During a Nov. 9, 2011 broadcast, Milbury stalks off the set after taking great exception to the Lightning's smothering 1-3-1 trap defense and the Flyers' attempts to draw them out of it by refusing to move the puck, which caused referee Chris Rooney to repeatedly blow his whistle and order face-offs. "I'm sick and I'm leaving in protest! This was ugly!" Milbury blusters. Indeed. Click here to watch the incident.

On Dec. 16, 2011, the news breaks that Milbury is facing possible misdemeanor assault and battery charges for allegedly attacking a 12-year-old Pee Wee hockey player in Brookline, MA on December 9. The NBC/Versus broadcaster was serving as an assistant coach for his son's team when an altercation broke out between his son and an opposing player who Milbury allegedly grabbed, berated, threatened and shook. Milbury denied he did anything more than intervene, and after a hearing on Dec. 23, the court declined to press charges.
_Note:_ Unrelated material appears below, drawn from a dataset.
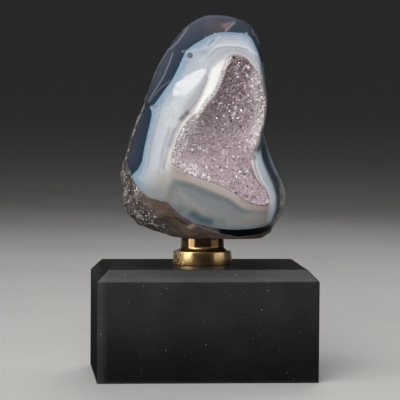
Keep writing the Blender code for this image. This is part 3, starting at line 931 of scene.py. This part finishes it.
def crystal_lattice(stone, rng):
    """Jittered triangular lattice of crystal centres inside the hollow's rim."""
    low, high = stone.rim.min(0), stone.rim.max(0)
    step = CRYSTAL_PITCH * math.sqrt(3) / 2
    columns = int((high[0] - low[0]) / CRYSTAL_PITCH) + 2
    lines = int((high[1] - low[1]) / step) + 2
    i, j = np.meshgrid(np.arange(columns), np.arange(lines), indexing="ij")
    x = low[0] + (i + 0.5 * (j % 2)) * CRYSTAL_PITCH
    z = low[1] + j * step
    flat = np.stack([x.ravel(), z.ravel()], axis=1)
    flat += rng.uniform(-CRYSTAL_JITTER, CRYSTAL_JITTER, flat.shape) * CRYSTAL_PITCH
    return flat[depth_inside(flat, stone.rim) > CRYSTAL_MARGIN]


def hollow_normals(stone, flat):
    """Unit normals of the hollow's wall, out of the stone."""
    h = 0.3
    across, up = ((stone.hollow_depth(flat + step) - stone.hollow_depth(flat - step)) / (2 * h)
                  for step in np.array([(h, 0), (0, h)]))
    return unit(np.stack([-across, -np.ones(len(flat)), -up], axis=1))


def crystals(stone, rng):
    """Closed six-sided crystals with pointed tips; returns points, faces and a tone for each point."""
    flat = crystal_lattice(stone, rng)
    count = len(flat)
    normals = hollow_normals(stone, flat)
    foot = Stone.row(flat, -stone.hollow_depth(flat) - CRUST_LIFT - CRUST_BODY)
    tips = unit(normals + rng.normal(0.0, CRYSTAL_TILT, normals.shape))
    side = unit(np.cross(tips, rng.normal(size=tips.shape)))
    other = np.cross(tips, side)
    low, high = CRYSTAL_RADIUS
    radius = low + (high - low) * rng.random(count) ** FINE_SHARE
    tone = rng.random(count)
    radius = np.where(tone > BRIGHT_TONE, radius * BRIGHT_GROWTH, radius)
    shaft = radius * rng.uniform(*CRYSTAL_SHAFT, count)
    angles = (np.arange(6) * math.pi / 3)[None, :, None]
    ring = np.cos(angles) * side[:, None] + np.sin(angles) * other[:, None]
    ring = ring * (radius[:, None] * rng.uniform(*CRYSTAL_SIDE, (count, 6)))[..., None]
    base = foot[:, None] + ring - (tips * CRYSTAL_SINK)[:, None]
    shoulder = foot[:, None] + ring + (tips * shaft[:, None])[:, None]
    tip = foot + tips * (shaft + radius * rng.uniform(*CRYSTAL_TIP, count))[:, None]
    points = np.concatenate([base, shoulder, tip[:, None]], axis=1).reshape(-1, 3)
    faces = []
    for s in range(0, len(points), CRYSTAL_POINTS):
        faces.append(tuple(range(s + 5, s - 1, -1)))
        for i in range(6):
            j = (i + 1) % 6
            faces.append((s + i, s + j, s + 6 + j, s + 6 + i))
            faces.append((s + 6 + i, s + 6 + j, s + 12))
    return points, faces, np.repeat(tone, CRYSTAL_POINTS)


def crust(stone):
    """The closed sheet that the crystals stand on."""
    shares = np.sin(np.linspace(0.0, math.pi / 2, CRUST_ROWS + 1)[1:]) * CRUST_EDGE
    back = [stone.hollow_row(share, forward=CRUST_LIFT) for share in shares]
    front = [stone.hollow_row(share) for share in shares[::-1]]
    for row in front:
        row[:, 1] = -stone.hollow_depth(row[:, [0, 2]]) - CRUST_LIFT - CRUST_BODY
    points = np.concatenate(back + front)
    count = len(points)
    bumps = noise_at(points, CRUST_BUMP_SCALE, np.ones(count), 3) * CRUST_BUMP
    points[count // 2:, 1] -= bumps[count // 2:]
    ends = [(HOLLOW_CENTRE[0], -HOLLOW_FLOOR - lift, HOLLOW_CENTRE[1])
            for lift in (CRUST_LIFT, CRUST_LIFT + CRUST_BODY)]
    return np.concatenate([points, ends]), closed_faces(count, len(stone.rim))


def build_druse(stone):
    rng = np.random.default_rng(CRYSTAL_SEED)
    points, faces = crust(stone)
    sheet = mesh_object("druse_crust", turned(points), faces, crust_material())
    give_fields(sheet, place=points)
    points, faces, tone = crystals(stone, rng)
    flat = points[:, [0, 2]]
    grains = mesh_object("druse_crystals", turned(points), faces, druse_material(), smooth=False)
    give_fields(grains, place=points, tone=tone,
                pale_edge=np.minimum(*(distance_to_line(flat, line) for line in PALE_RIMS)),
                moss_edge=distance_to_line(flat, LIP_SHADE_RIM), white_edge=distance_to_line(flat, WHITE_RIM))
    for obj in (sheet, grains):
        stand_for(obj, "amethyst_druse")


# Mount and block

def rounded_profile(corners, radius, steps):
    """Half section through the corners, each of them rounded."""
    corners = [Vector(c) for c in corners]
    profile = [corners[0]]
    for before, corner, after in zip(corners, corners[1:], corners[2:]):
        inward = (before - corner).normalized()
        onward = (after - corner).normalized()
        start, end = corner + inward * radius, corner + onward * radius
        for step in range(steps + 1):
            t = step / steps
            profile.append(start * (1 - t) ** 2 + corner * (2 * t * (1 - t)) + end * t ** 2)
    profile.append(corners[-1])
    return profile


def mount_profile():
    """Half section of the mount; it closes the thin gaps that the CAD part leaves at both ends."""
    shoulder = NECK_RADIUS + NECK_COVE
    foot = rounded_profile([(0.0, -GAP), (FLANGE_RADIUS, -GAP), (FLANGE_RADIUS, FLANGE_HEIGHT),
                            (shoulder, FLANGE_HEIGHT)], MOUNT_ARRIS, ARRIS_STEPS)
    cove = []
    for step in range(1, COVE_STEPS + 1):
        angle = math.pi / 2 * step / COVE_STEPS
        cove.append(Vector((shoulder - NECK_COVE * math.sin(angle),
                            FLANGE_HEIGHT + NECK_COVE * (1 - math.cos(angle)))))
    top = rounded_profile([cove[-1], (NECK_RADIUS, MOUNT_HEIGHT + GAP), (0.0, MOUNT_HEIGHT + GAP)],
                          MOUNT_ARRIS, ARRIS_STEPS)
    return foot[1:] + cove + top[1:-1]


def build_mount():
    rows = []
    angles = np.arange(MOUNT_COLUMNS) * 2 * math.pi / MOUNT_COLUMNS
    for radius, height in mount_profile():
        rows.append(np.stack([radius * np.cos(angles), radius * np.sin(angles),
                              np.full(MOUNT_COLUMNS, height + BASE_HEIGHT + GAP)], axis=1))
    points = np.concatenate(rows)
    faces = capped_faces(len(points), MOUNT_COLUMNS)
    obj = mesh_object("turned_brass_mount", points, faces, brass_material())
    obj.data.set_sharp_from_angle(angle=CREASE)
    give_fields(obj, place=points)
    stand_for(obj, "brass_mount")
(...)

A Flyers-Penguins line brawl on April Fools Day 2012 left Mad Mike in peak form. During an interview on a Philadelphia radio show, he accused Penguins coach Dan Bylsma of wearing a skirt and called Sidney Crosby a "punk" and "Goody Two Shoes." He also mocked Crosby's "35th concussion." Milbury later apologized, saying, "I reached out to (Pittsburgh president) David Morehouse and the Penguins about the comments I made yesterday on Philadelphia radio. In hindsight, I realize what I said was inappropriate and wrong, and I want to apologize to the Penguins organization and their fans." He did not apologize to Crosby or Bylsma, though.